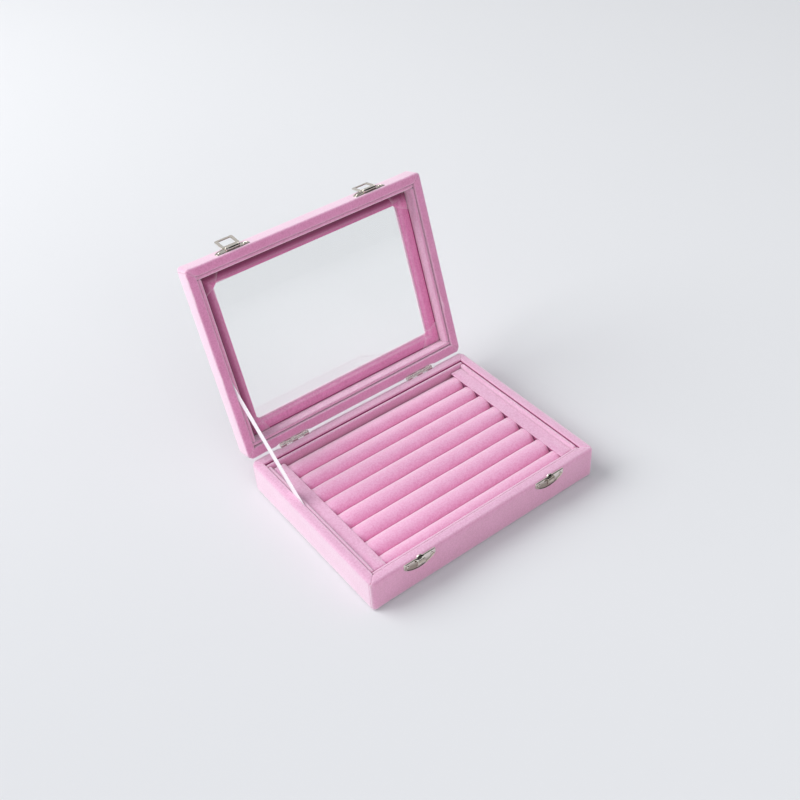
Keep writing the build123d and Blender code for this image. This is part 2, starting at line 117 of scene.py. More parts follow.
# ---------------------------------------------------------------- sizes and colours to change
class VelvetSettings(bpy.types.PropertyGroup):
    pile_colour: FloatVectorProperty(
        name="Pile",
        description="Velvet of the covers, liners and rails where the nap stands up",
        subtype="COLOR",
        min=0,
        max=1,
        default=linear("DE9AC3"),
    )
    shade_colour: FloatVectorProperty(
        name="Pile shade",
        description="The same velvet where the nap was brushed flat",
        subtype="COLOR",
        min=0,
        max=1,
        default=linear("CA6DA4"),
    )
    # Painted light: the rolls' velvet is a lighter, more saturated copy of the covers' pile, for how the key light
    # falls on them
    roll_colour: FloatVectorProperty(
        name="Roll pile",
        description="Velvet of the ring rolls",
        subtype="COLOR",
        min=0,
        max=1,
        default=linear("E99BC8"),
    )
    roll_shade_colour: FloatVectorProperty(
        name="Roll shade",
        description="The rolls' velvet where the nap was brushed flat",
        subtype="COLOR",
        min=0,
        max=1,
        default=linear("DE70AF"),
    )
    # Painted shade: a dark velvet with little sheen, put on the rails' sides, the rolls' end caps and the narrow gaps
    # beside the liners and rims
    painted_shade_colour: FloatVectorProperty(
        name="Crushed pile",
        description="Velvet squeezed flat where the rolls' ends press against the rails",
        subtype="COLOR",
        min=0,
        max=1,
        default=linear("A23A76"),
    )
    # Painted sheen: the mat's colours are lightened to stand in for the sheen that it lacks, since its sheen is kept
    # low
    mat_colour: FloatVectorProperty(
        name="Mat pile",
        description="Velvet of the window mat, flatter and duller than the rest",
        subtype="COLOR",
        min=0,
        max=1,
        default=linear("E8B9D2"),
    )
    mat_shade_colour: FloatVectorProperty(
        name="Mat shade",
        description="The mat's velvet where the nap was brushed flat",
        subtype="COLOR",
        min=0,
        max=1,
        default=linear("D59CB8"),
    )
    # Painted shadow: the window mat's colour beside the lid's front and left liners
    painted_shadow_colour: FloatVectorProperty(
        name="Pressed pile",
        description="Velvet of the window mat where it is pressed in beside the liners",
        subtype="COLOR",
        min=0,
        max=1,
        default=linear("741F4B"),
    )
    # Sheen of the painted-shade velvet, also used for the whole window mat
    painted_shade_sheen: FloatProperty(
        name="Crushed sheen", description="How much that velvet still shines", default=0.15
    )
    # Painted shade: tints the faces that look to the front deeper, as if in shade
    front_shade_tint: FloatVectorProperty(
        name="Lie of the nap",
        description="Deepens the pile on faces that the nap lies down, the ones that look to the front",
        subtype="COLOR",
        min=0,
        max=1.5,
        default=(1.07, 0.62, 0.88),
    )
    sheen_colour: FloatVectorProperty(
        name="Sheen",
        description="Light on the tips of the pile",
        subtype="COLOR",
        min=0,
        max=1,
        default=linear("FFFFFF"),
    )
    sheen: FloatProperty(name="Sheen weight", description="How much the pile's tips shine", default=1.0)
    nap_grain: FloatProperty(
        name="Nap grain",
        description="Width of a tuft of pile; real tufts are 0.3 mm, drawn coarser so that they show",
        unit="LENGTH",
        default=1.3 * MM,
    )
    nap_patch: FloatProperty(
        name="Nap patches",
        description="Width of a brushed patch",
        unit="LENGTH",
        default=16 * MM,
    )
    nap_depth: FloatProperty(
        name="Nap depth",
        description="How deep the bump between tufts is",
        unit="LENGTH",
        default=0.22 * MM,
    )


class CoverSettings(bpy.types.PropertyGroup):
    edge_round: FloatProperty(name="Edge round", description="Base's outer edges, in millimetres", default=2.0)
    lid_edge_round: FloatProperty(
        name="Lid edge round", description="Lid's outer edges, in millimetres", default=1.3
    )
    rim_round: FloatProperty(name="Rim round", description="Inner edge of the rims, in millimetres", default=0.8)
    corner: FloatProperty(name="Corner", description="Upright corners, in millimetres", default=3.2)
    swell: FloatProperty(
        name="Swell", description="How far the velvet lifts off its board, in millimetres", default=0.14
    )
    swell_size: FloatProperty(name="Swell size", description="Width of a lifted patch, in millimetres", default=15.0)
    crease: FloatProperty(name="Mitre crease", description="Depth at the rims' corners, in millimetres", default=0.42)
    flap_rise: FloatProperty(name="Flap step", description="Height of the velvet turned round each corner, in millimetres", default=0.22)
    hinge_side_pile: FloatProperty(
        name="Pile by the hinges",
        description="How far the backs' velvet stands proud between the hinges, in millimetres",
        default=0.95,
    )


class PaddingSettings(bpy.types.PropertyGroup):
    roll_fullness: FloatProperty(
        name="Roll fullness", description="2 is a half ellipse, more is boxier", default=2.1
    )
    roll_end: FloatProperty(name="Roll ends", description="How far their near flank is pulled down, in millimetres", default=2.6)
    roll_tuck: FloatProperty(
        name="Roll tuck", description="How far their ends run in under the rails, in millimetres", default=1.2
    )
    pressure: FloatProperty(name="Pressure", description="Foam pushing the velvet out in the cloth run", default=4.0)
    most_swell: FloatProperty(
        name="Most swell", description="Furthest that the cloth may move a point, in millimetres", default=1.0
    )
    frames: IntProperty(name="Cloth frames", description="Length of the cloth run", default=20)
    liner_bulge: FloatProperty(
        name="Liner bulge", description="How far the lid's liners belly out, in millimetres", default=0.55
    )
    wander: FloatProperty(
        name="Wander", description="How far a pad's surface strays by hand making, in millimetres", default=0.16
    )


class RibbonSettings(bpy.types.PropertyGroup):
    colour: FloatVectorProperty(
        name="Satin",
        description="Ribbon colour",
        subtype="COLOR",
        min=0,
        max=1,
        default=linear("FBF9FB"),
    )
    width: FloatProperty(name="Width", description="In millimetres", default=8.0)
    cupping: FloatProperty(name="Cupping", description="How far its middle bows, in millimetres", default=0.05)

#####

* **REQUIREMENTS**
Repeat the listing above without any change.

* **CORRECT OUTPUT**
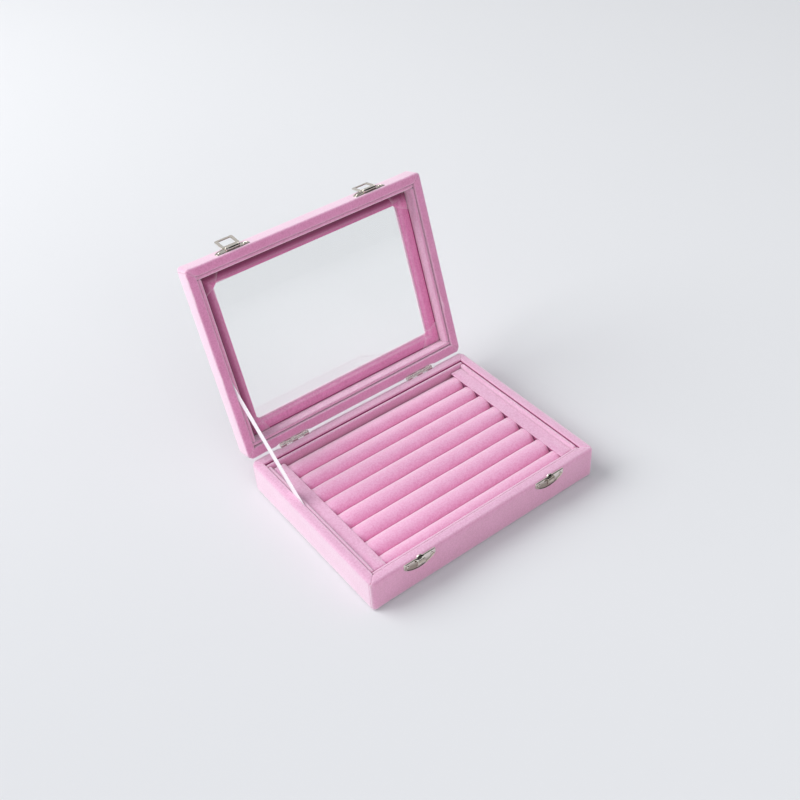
Keep writing the build123d and Blender code for this image. This is part 2, starting at line 117 of scene.py. More parts follow.
# ---------------------------------------------------------------- sizes and colours to change
class VelvetSettings(bpy.types.PropertyGroup):
    pile_colour: FloatVectorProperty(
        name="Pile",
        description="Velvet of the covers, liners and rails where the nap stands up",
        subtype="COLOR",
        min=0,
        max=1,
        default=linear("DE9AC3"),
    )
    shade_colour: FloatVectorProperty(
        name="Pile shade",
        description="The same velvet where the nap was brushed flat",
        subtype="COLOR",
        min=0,
        max=1,
        default=linear("CA6DA4"),
    )
    # Painted light: the rolls' velvet is a lighter, more saturated copy of the covers' pile, for how the key light
    # falls on them
    roll_colour: FloatVectorProperty(
        name="Roll pile",
        description="Velvet of the ring rolls",
        subtype="COLOR",
        min=0,
        max=1,
        default=linear("E99BC8"),
    )
    roll_shade_colour: FloatVectorProperty(
        name="Roll shade",
        description="The rolls' velvet where the nap was brushed flat",
        subtype="COLOR",
        min=0,
        max=1,
        default=linear("DE70AF"),
    )
    # Painted shade: a dark velvet with little sheen, put on the rails' sides, the rolls' end caps and the narrow gaps
    # beside the liners and rims
    painted_shade_colour: FloatVectorProperty(
        name="Crushed pile",
        description="Velvet squeezed flat where the rolls' ends press against the rails",
        subtype="COLOR",
        min=0,
        max=1,
        default=linear("A23A76"),
    )
    # Painted sheen: the mat's colours are lightened to stand in for the sheen that it lacks, since its sheen is kept
    # low
    mat_colour: FloatVectorProperty(
        name="Mat pile",
        description="Velvet of the window mat, flatter and duller than the rest",
        subtype="COLOR",
        min=0,
        max=1,
        default=linear("E8B9D2"),
    )
    mat_shade_colour: FloatVectorProperty(
        name="Mat shade",
        description="The mat's velvet where the nap was brushed flat",
        subtype="COLOR",
        min=0,
        max=1,
        default=linear("D59CB8"),
    )
    # Painted shadow: the window mat's colour beside the lid's front and left liners
    painted_shadow_colour: FloatVectorProperty(
        name="Pressed pile",
        description="Velvet of the window mat where it is pressed in beside the liners",
        subtype="COLOR",
        min=0,
        max=1,
        default=linear("741F4B"),
    )
    # Sheen of the painted-shade velvet, also used for the whole window mat
    painted_shade_sheen: FloatProperty(
        name="Crushed sheen", description="How much that velvet still shines", default=0.15
    )
    # Painted shade: tints the faces that look to the front deeper, as if in shade
    front_shade_tint: FloatVectorProperty(
        name="Lie of the nap",
        description="Deepens the pile on faces that the nap lies down, the ones that look to the front",
        subtype="COLOR",
        min=0,
        max=1.5,
        default=(1.07, 0.62, 0.88),
    )
    sheen_colour: FloatVectorProperty(
        name="Sheen",
        description="Light on the tips of the pile",
        subtype="COLOR",
        min=0,
        max=1,
        default=linear("FFFFFF"),
    )
    sheen: FloatProperty(name="Sheen weight", description="How much the pile's tips shine", default=1.0)
    nap_grain: FloatProperty(
        name="Nap grain",
        description="Width of a tuft of pile; real tufts are 0.3 mm, drawn coarser so that they show",
        unit="LENGTH",
        default=1.3 * MM,
    )
    nap_patch: FloatProperty(
        name="Nap patches",
        description="Width of a brushed patch",
        unit="LENGTH",
        default=16 * MM,
    )
    nap_depth: FloatProperty(
        name="Nap depth",
        description="How deep the bump between tufts is",
        unit="LENGTH",
        default=0.22 * MM,
    )


class CoverSettings(bpy.types.PropertyGroup):
    edge_round: FloatProperty(name="Edge round", description="Base's outer edges, in millimetres", default=2.0)
    lid_edge_round: FloatProperty(
        name="Lid edge round", description="Lid's outer edges, in millimetres", default=1.3
    )
    rim_round: FloatProperty(name="Rim round", description="Inner edge of the rims, in millimetres", default=0.8)
    corner: FloatProperty(name="Corner", description="Upright corners, in millimetres", default=3.2)
    swell: FloatProperty(
        name="Swell", description="How far the velvet lifts off its board, in millimetres", default=0.14
    )
    swell_size: FloatProperty(name="Swell size", description="Width of a lifted patch, in millimetres", default=15.0)
    crease: FloatProperty(name="Mitre crease", description="Depth at the rims' corners, in millimetres", default=0.42)
    flap_rise: FloatProperty(name="Flap step", description="Height of the velvet turned round each corner, in millimetres", default=0.22)
    hinge_side_pile: FloatProperty(
        name="Pile by the hinges",
        description="How far the backs' velvet stands proud between the hinges, in millimetres",
        default=0.95,
    )


class PaddingSettings(bpy.types.PropertyGroup):
    roll_fullness: FloatProperty(
        name="Roll fullness", description="2 is a half ellipse, more is boxier", default=2.1
    )
    roll_end: FloatProperty(name="Roll ends", description="How far their near flank is pulled down, in millimetres", default=2.6)
    roll_tuck: FloatProperty(
        name="Roll tuck", description="How far their ends run in under the rails, in millimetres", default=1.2
    )
    pressure: FloatProperty(name="Pressure", description="Foam pushing the velvet out in the cloth run", default=4.0)
    most_swell: FloatProperty(
        name="Most swell", description="Furthest that the cloth may move a point, in millimetres", default=1.0
    )
    frames: IntProperty(name="Cloth frames", description="Length of the cloth run", default=20)
    liner_bulge: FloatProperty(
        name="Liner bulge", description="How far the lid's liners belly out, in millimetres", default=0.55
    )
    wander: FloatProperty(
        name="Wander", description="How far a pad's surface strays by hand making, in millimetres", default=0.16
    )


class RibbonSettings(bpy.types.PropertyGroup):
    colour: FloatVectorProperty(
        name="Satin",
        description="Ribbon colour",
        subtype="COLOR",
        min=0,
        max=1,
        default=linear("FBF9FB"),
    )
    width: FloatProperty(name="Width", description="In millimetres", default=8.0)
    cupping: FloatProperty(name="Cupping", description="How far its middle bows, in millimetres", default=0.05)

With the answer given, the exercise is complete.